Hope this helps clear things up :)

One thought on “What’s the deal with the Anti-Monitor?

  1. Tony says:

    (Yes, I do believe you’re going to see a lot of comments from me)
    Regarding the Anti-Monitor-it amuses me that here is a being who consumes universes and he’d destroyed all but 5 of them by the time he killed Supergirl. It had been established that he grew in power as each universe was destroyed, and since he had destroyed a near infinite amount (in actuality, I imagine the DC multiverse wasn’t really infinite), he should have been all-powerful. He should have been able to flick his pinky and kill Superman and Supergirl. But he clearly wasn’t *that* powerful (still, being able to bat around the pre-Crisis Superman is a feat few can match).
    And then comes Crisis #12, where he more or less stands around and lets the heroes pound on him. Oh sure, they were ineffectual, but for someone who wanted them dead, he didn’t do much more than provide them with a punching bag. You’d think someone that powerful would do more than stand around doing nothing. That’s one of my minor quibbles with the Crisis. I have more as well (why was Hal not there in some capacity?) as more substantial ones, which is why I found this amusing:

    I’m being deliberately vague here as both Crises on Infinite Earths and Infinite Crisis are great reads and I wouldn’t want to ruin them for you too much :)

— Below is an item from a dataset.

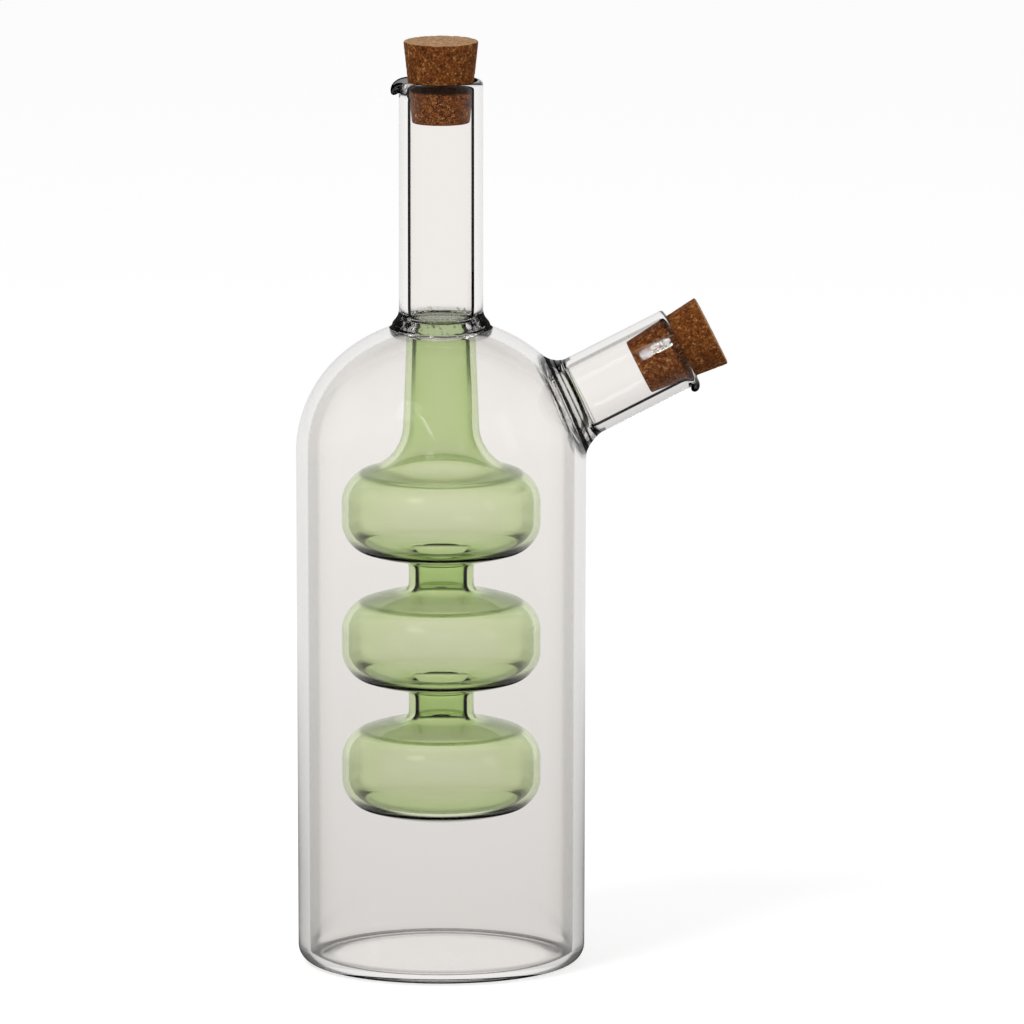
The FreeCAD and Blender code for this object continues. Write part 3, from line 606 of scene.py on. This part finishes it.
def spout_rows():
    """The rings of the spout, each a reach from its axis and a distance along it."""
    cap = (SPOUT_RADIUS - SPOUT_BORE) / 2
    lip_foot, rim = SPOUT_LENGTH - LIP_REACH, SPOUT_LENGTH - cap
    rows = [(reach, dome_along(around, reach, 0.0))
            for reach in (WINDOW_OUT, 16.0, 15.4, 14.8, FLARE_REACH)]
    rows += from_dome(FLARE_REACH, SPOUT_RADIUS, FLARE_TOP, 0.0, 1.9, 12)
    for low, high, steps in ((FLARE_TOP, 6.0, 9), (6.0, lip_foot, 12), (lip_foot, rim, 12)):
        rows += [(SPOUT_RADIUS, along) for along in np.linspace(low, high, steps)[1:]]
    rows += bow((SPOUT_BORE + cap, rim), cap, 0, 180, RIM_STEPS)[1:]
    for high, low, steps in ((rim, lip_foot, 12), (lip_foot, 3.0, 12), (3.0, FUNNEL_TOP, 8)):
        rows += [(SPOUT_BORE, along) for along in np.linspace(high, low, steps)[1:]]
    rows += from_dome(FUNNEL_REACH, SPOUT_BORE, FUNNEL_TOP, BODY_WALL, 1.2, 8)[-2::-1]
    rows += [(reach, dome_along(around, reach, BODY_WALL)) for reach in (FUNNEL_REACH, 11.5, WINDOW_IN)]
    return rows


rows = spout_rows()
spout_grid = np.array([on_spout(around, reach, along) for reach, along in rows])
print("spout grid", spout_grid.shape[:2])


# %% Unroll the dome and open its windows
# Metres of flat sheet for each radian round the axis, near the dome's radius. A face that lies within
# ON_SKIN of a side of the wall and SPOUT_SIDE of the spout's root, both in millimetres, may be taken out.
UNROLLED_REACH = 0.03
ON_SKIN, SPOUT_SIDE = 1.2, 20.0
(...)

    I think CoIE is ok as a story, but it’s too long. It’s like a precursor to decompressed stories of today. As for IC, it had such potential in the first issue, especially that ending, which had Superman, Wonder Woman, and Batman divided over ideological issues, and ones that were at the core of all three characters. The criticisms each of them had of the others were warranted, and I’d love to have seen them fleshed out. Sadly, the story shifted away from that to Superbrat Prime, and by the end of it, Supes, Bats, and Wondy were all friends again. It was too pat. But it, like CoIE sure did look gorgeous.